◆ **Your instructions**: Pull out all lines from the listing below in which the word "None" appears.

— begin Dataset extract —

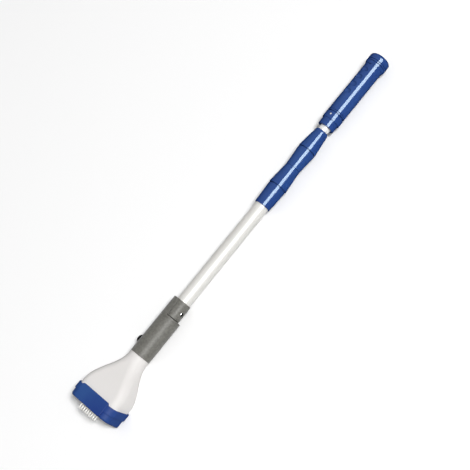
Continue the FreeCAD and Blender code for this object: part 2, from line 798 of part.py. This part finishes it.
def snap_button():
    """The spring button that pops through the tube and the socket."""
    x = S["snap_station"]
    radius = S["snap_radius"]
    inside = S["tube_radius"] - S["tube_wall"]
    shoulder = S["socket_radius"] - 0.4
    foot_reach, foot_thickness, foot_start = 1.2, 1.2, inside - 2.4
    stem = rod("snap_stem", radius, shoulder - inside + 0.8, x, -(inside - 0.8), 0.0, AGAINST_Y)
    dome_radius = (radius.value ** 2 + S["snap_proud"].value ** 2) / (2 * S["snap_proud"].value)
    dome_centre = shoulder.value + S["snap_proud"].value - dome_radius
    dome = ball("snap_dome", dome_radius, x, -dome_centre, 0.0)
    limit = rod("snap_limit", radius, 6.0, x, -(shoulder - 0.05), 0.0, AGAINST_Y)
    cap = common("snap_cap", dome, limit)
    foot = rod("snap_foot", radius + foot_reach, foot_thickness, x, -foot_start, 0.0, AGAINST_Y)
    foot_stem = rod("snap_foot_stem", radius, 2.0, x, -foot_start, 0.0, AGAINST_Y)
    place(fuse("snap_done", stem, cap, foot, foot_stem), "snap_button", S["coupling_turn"])


def snap_spring():
    """The bent leaf behind the snap button: one arm under it, one on the far wall."""
    thickness = 0.7
    half_width = 3.0
    x = S["snap_station"].value
    near = -(S["tube_radius"] - S["tube_wall"] - 2.4).value + 0.05
    far = 12.2
    foot_x = x - 4.0
    bend_x = x + 34.0
    middle = (near + far) / 2
    outer = (far - near) / 2
    inner = outer - thickness
    corners = [
        FreeCAD.Vector(foot_x, near, 0), FreeCAD.Vector(bend_x, near, 0),
        FreeCAD.Vector(bend_x, far, 0), FreeCAD.Vector(foot_x, far, 0),
        FreeCAD.Vector(foot_x, far - thickness, 0), FreeCAD.Vector(bend_x, far - thickness, 0),
        FreeCAD.Vector(bend_x, near + thickness, 0), FreeCAD.Vector(foot_x, near + thickness, 0),
    ]
    outer_arc = Part.Arc(corners[1], FreeCAD.Vector(bend_x + outer, middle, 0), corners[2]).toShape()
    inner_arc = Part.Arc(corners[5], FreeCAD.Vector(bend_x + inner, middle, 0), corners[6]).toShape()
    edges = [
        Part.makeLine(corners[0], corners[1]), outer_arc, Part.makeLine(corners[2], corners[3]),
        Part.makeLine(corners[3], corners[4]), Part.makeLine(corners[4], corners[5]), inner_arc,
        Part.makeLine(corners[6], corners[7]), Part.makeLine(corners[7], corners[0]),
    ]
    face = Part.Face(Part.Wire(edges))
    leaf = face.extrude(FreeCAD.Vector(0, 0, 2 * half_width))
    leaf.translate(FreeCAD.Vector(0, 0, -half_width))
    spring = doc.addObject("Part::Feature", "snap_spring_leaf")
    spring.Shape = leaf
    place(spring, "snap_spring", S["coupling_turn"])


# ---------------------------------------------------------------- twist lock


def lock_lower():
    """The two fixed pieces of the twist lock, below its waist."""
    start, lip, waist = S["lock_start"], S["lock_lip"], S["lock_waist"]
    bore = S["tube_radius"]
    foot_radius, head_radius, step_down = 17.5, 19.75, 4.0
    place(sleeve("lock_sleeve", start, lip, (foot_radius, head_radius), bore, 0.8, 0.5), "lock_sleeve")
    shoulder = S["lip_radius"] - step_down
    body_start = lip + S["lip_gap"]
    body = turned("lock_body", [
        (lip, bore), (lip, shoulder), (body_start, shoulder), (body_start, S["lip_radius"]),
        (waist, S["waist_radius"]), (waist, bore),
    ], [(3, 0.9)])
    place(body, "lock_body")


def lock_collet():
    """The split collet that the nut squeezes on the inner tube."""
    bore = S["inner_tube_radius"] + S["running_gap"]
    start = S["tube_end"] + 1.0
    neck_length, finger_length = 22.0, 52.0
    neck_start = S["lock_waist"] + 0.1
    neck_end = neck_start + neck_length
    tip = neck_end + finger_length
    neck_radius = S["nut_bore"] - 0.08
    finger_radius, tip_radius = S["nut_bore"] - 0.6, S["nut_bore"] - 1.4
    blank = turned("collet_blank", [
        (start, bore), (start, S["tube_radius"]), (neck_start - 0.2, S["tube_radius"]),
        (neck_start, neck_radius), (neck_end, neck_radius), (neck_end, finger_radius), (tip, tip_radius),
        (tip, bore),
    ])
    slot_start, slot_length = neck_end + 3.0, 60.0
    slot_width, across = 1.2, 40.0
    level = block("collet_slot_level", slot_start, -across / 2, -slot_width / 2, slot_length, across,
                  slot_width)
    upright = block("collet_slot_upright", slot_start, -slot_width / 2, -across / 2, slot_length, slot_width,
                    across)
    place(cut("collet_done", blank, level, upright), "lock_collet")


def tube_end_bush():
    """The bush in the mouth of the outer tube that guides the inner tube."""
    bore = S["tube_radius"] - S["tube_wall"]
    end, length = S["tube_end"], 22.0
    bush = sleeve("tube_end_bush", end - length, end, bore, S["inner_tube_radius"] + S["running_gap"])
    place(bush, "tube_end_bush")


def lock_upper():
    """The two turning pieces of the twist lock, above its waist."""
    waist, lip, end = S["lock_waist"] + 0.6, S["lock_upper_lip"], S["lock_end"]
    bore = S["nut_bore"]
    nut_radius, step_down = 19.8, 4.2
    place(sleeve("lock_nut", waist, lip, (S["waist_radius"], nut_radius), bore, 0.3, 0.5), "lock_nut")
    cap_start = lip + S["lip_gap"]
    shoulder = S["lip_radius"] - step_down
    cone_end, cone_radius, nose_radius = end - 4.0, 14.9, 13.6
    nose_bore = S["inner_tube_radius"] + 0.3
    bore_end, bore_slope = end - 15.0, 4.0
    cap = turned("lock_cap", [
        (lip, bore), (lip, shoulder), (cap_start, shoulder), (cap_start, S["lip_radius"] - 0.4),
        (cone_end, cone_radius), (end, nose_radius), (end, nose_bore), (bore_end, nose_bore),
        (bore_end - bore_slope, bore),
    ], [(3, 0.9), (5, 1.0)])
    place(cap, "lock_cap")


# ---------------------------------------------------------------- inner tube and handle


def inner_tube():
    wall = S["inner_tube_wall"]
    start, end = S["inner_tube_start"], S["inner_tube_end"]
    radius = S["inner_tube_radius"]
    tube = sleeve("inner_tube_blank", start, end, radius, radius - wall)
    place(tube, "inner_tube")
    guide_radius = S["tube_radius"] - S["tube_wall"] - S["running_gap"]
    guide_start, guide_end, guide_bore = start - 4.0, start + 22.0, 3.0
    guide = turned("inner_tube_guide", [
        (guide_start, guide_bore), (guide_start, guide_radius), (guide_end, guide_radius), (guide_end, radius),
        (start, radius), (start, guide_bore),
    ])
    place(guide, "inner_tube_guide")
    plug_start, plug_end = end - 12.0, end + 2.0
    plug = turned("inner_tube_plug", [
        (plug_start, 0), (plug_start, radius - wall), (end, radius - wall), (end, radius), (plug_end, radius),
        (plug_end, 0),
    ])
    place(plug, "inner_tube_plug")


def handle_collars():
    """The stepped collar at the foot of the grip, with its locking pin and index notch."""
    bore = S["inner_tube_radius"]
    ferrule_radius, ferrule_round = 18.0, 1.2
    ferrule = sleeve("handle_ferrule", S["ferrule_start"], S["collar_start"], ferrule_radius, bore,
                     ferrule_round)
    place(ferrule, "handle_ferrule")
    start, end = S["collar_start"], S["collar_end"]
    radius = S["grip_radius"] + 0.2
    blank = sleeve("collar_blank", start, end, radius, bore, 0.8, 0.5)
    pin_x = start + (end - start) * 0.6
    pin_radius, pin_fit = 1.85, 0.05
    pin_hole = rod("collar_pin_hole", pin_radius + pin_fit, 30.0, pin_x, 0.0, S["inner_tube_radius"], ALONG_Z)
    notch_side, notch_reach, notch_depth = 5.5, 3.4, 2.2
    notch = doc.addObject("Part::Box", "collar_notch")
    notch.Length = notch_side
    notch.Width = notch_side
    notch.Height = notch_side
    point_down = FreeCAD.Rotation(FreeCAD.Vector(0, 0, 1), -45)
    put(notch, end - notch_reach, 0.0, radius - notch_depth, point_down)
    place(cut("collar_done", blank, pin_hole, notch), "handle_collar")
    pin = rod("collar_pin_blank", pin_radius, radius - S["inner_tube_radius"] - 0.3, pin_x, 0.0,
              S["inner_tube_radius"] + pin_fit, ALONG_Z)
    doc.recompute()
    domed = doc.addObject("Part::Fillet", "collar_pin_domed")
    domed.Base = pin
    domed.Edges = [(number, 0.5, 0.5) for number, edge in enumerate(pin.Shape.Edges, start=1)
                   if edge.BoundBox.ZMin > radius.value - 1.0]
    place(domed, "collar_pin")
    spacer_end = end + 2.6
    ring = sleeve("grip_ring", spacer_end, S["grip_start"] - GRIP_TENON, S["grip_radius"], bore, 0.5, 0.5)
    place(ring, "grip_ring")
    spacer = sleeve("grip_spacer", end, spacer_end, S["grip_radius"] - 3.0, bore)
    place(spacer, "grip_spacer")


def grip():
    """The grip, with shallow notches for the fingers along one side."""
    radius = S["grip_radius"]
    start, end = S["grip_start"], S["grip_end"]
    tenon, tenon_radius = start - GRIP_TENON, radius - 2.4
    tube_end = S["inner_tube_end"] + 2.1
    blank = turned("grip_blank", [
        (tenon, S["inner_tube_radius"]), (tenon, tenon_radius), (start, tenon_radius), (start, radius),
        (end, radius), (end, GRIP_BORE), (tube_end, GRIP_BORE), (tube_end, S["inner_tube_radius"]),
    ], [(3, 0.5)])
    notches = []
    notch_depth, notch_half_length, notch_half_width = 2.6, 5.2, 9.0
    first = start + 48.0
    for number in range(FINGER_NOTCHES):
        notch = doc.addObject("Part::Ellipsoid", f"finger_notch_{number}")
        notch.Radius1 = notch_depth
        notch.Radius2 = notch_half_length
        notch.Radius3 = notch_half_width
        put(notch, first + S["notch_pitch"] * number, 0.0, radius - 0.1)
        notches.append(notch)
    place(cut("grip_done", blank, *notches), "grip", S["grip_turn"])


def handle_end():
    """The flared end of the handle: a sleeve, a ring between two grooves and a domed cap."""
    radius = S["cap_radius"]
    start = S["grip_end"]
    ring_start, cap_start = S["cap_ring_start"], S["cap_start"]
    end = S["datum_gap"] + S["total_length"]
    foot_radius, flare_end = 20.6, start + 5.0
    flare = turned("cap_sleeve", [
        (start, GRIP_BORE), (start, foot_radius), (flare_end, radius - 0.2), (ring_start, radius),
        (ring_start, GRIP_BORE),
    ], [(2, 2.0), (3, 0.4)])
    place(flare, "cap_sleeve")
    groove_width, groove_floor, ring_radius = 1.2, radius - 2.4, radius - 0.1
    land_start, land_end = ring_start + groove_width, cap_start - groove_width
    ring = turned("cap_ring", [
        (ring_start, GRIP_BORE), (ring_start, groove_floor), (land_start, groove_floor),
        (land_start, ring_radius), (land_end, ring_radius), (land_end, groove_floor),
        (cap_start, groove_floor), (cap_start, GRIP_BORE),
    ], [(3, 0.3), (4, 0.3)])
    place(ring, "cap_ring")
    plug_start, plug_radius = ring_start - 8.0, GRIP_BORE - 0.1
    crown_height, crown_round = 1.8, 7.0
    cap = turned("end_cap", [
        (plug_start, 0), (plug_start, plug_radius), (cap_start, plug_radius), (cap_start, radius),
        (end - crown_height, radius), (end, 0),
    ], [(3, 0.4), (4, crown_round)])
    place(cap, "end_cap")


head_shell()
bumper_band()
base_plate()
base_screws()
bristle_block()
bristle_tufts()
coupling_body()
pivot_pin()
release_button()
release_spring()
pole_socket()
outer_tube()
tube_plug()
snap_button()
snap_spring()
lock_lower()
lock_collet()
tube_end_bush()
lock_upper()
inner_tube()
handle_collars()
grip()
handle_end()

doc.recompute()
for thing in doc.Objects:
    if "Invalid" in thing.State or "Error" in thing.State:
        raise RuntimeError(f"{thing.Label} failed: {thing.State}")
for thing in SUB_PARTS:
    if thing.Shape.isNull() or not thing.Shape.isValid() or not thing.Shape.Solids:
        raise RuntimeError(f"{thing.Label} has no valid solid")

os.makedirs("parts", exist_ok=True)
for thing in SUB_PARTS:
    thing.Shape.exportStep(f"parts/{thing.Label}.step")
    box = thing.Shape.optimalBoundingBox(False)
    print(f"{thing.Label:18s} {len(thing.Shape.Solids):3d} solid(s) {thing.Shape.Volume:10.0f} mm3  "
          f"x {box.XMin:7.1f}..{box.XMax:7.1f}  y {box.YMin:6.1f}..{box.YMax:6.1f}  "
          f"z {box.ZMin:6.1f}..{box.ZMax:6.1f}")
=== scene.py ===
"""Looks of the pool wall brush: materials, bristles, floor, light and camera round the CAD frame."""
import json
import math
import random

import bmesh
import bpy
from mathutils import Matrix, Vector


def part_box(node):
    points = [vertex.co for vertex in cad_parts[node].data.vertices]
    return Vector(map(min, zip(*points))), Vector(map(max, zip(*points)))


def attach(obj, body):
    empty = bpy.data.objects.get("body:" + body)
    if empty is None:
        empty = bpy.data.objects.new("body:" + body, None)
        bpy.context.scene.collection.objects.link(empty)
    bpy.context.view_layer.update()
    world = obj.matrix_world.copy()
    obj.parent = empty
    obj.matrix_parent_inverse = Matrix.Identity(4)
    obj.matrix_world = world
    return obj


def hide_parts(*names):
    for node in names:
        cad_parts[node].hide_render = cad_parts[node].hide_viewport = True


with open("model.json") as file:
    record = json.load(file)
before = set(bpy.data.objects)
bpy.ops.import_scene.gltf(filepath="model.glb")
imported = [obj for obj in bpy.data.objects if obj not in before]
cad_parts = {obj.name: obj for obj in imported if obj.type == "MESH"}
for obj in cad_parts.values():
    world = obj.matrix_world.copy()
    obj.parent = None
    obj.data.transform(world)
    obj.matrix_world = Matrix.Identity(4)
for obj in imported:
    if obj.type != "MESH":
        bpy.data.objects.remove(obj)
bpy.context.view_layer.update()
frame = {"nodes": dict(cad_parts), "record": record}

# ---------------------------------------------------------------- camera

TUBE_LOW, TUBE_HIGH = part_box("outer_tube")
POLE_Z = (TUBE_LOW[2] + TUBE_HIGH[2]) / 2
LEAN_AWAY = math.radians(7.6)        # the handle's end is further from the camera
TURN_ABOUT_POLE = math.radians(30)   # the camera looks at the head's front from one side
POLE_SLOPE = math.radians(50.93)     # how steeply the pole climbs across the picture
CAMERA_DISTANCE = 2.20
SENSOR_WIDTH = 36.0
PICTURE_SPAN = 0.940                 # metres across the picture at the pole's middle
AIM_X = -0.010                       # where the camera aims, along the pole
AIM_ASIDE = -0.0054                  # and beside it

TOWARD = Vector((
    -math.sin(LEAN_AWAY),
    -math.cos(LEAN_AWAY) * math.sin(TURN_ABOUT_POLE),
    math.cos(LEAN_AWAY) * math.cos(TURN_ABOUT_POLE),
))
POLE = Vector((1, 0, 0))
ALONG = (POLE - TOWARD * POLE.dot(TOWARD)).normalized()
ASIDE = ALONG.cross(TOWARD)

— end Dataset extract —

◆ **The result**:
    if empty is None:
        empty = bpy.data.objects.new("body:" + body, None)
    obj.parent = None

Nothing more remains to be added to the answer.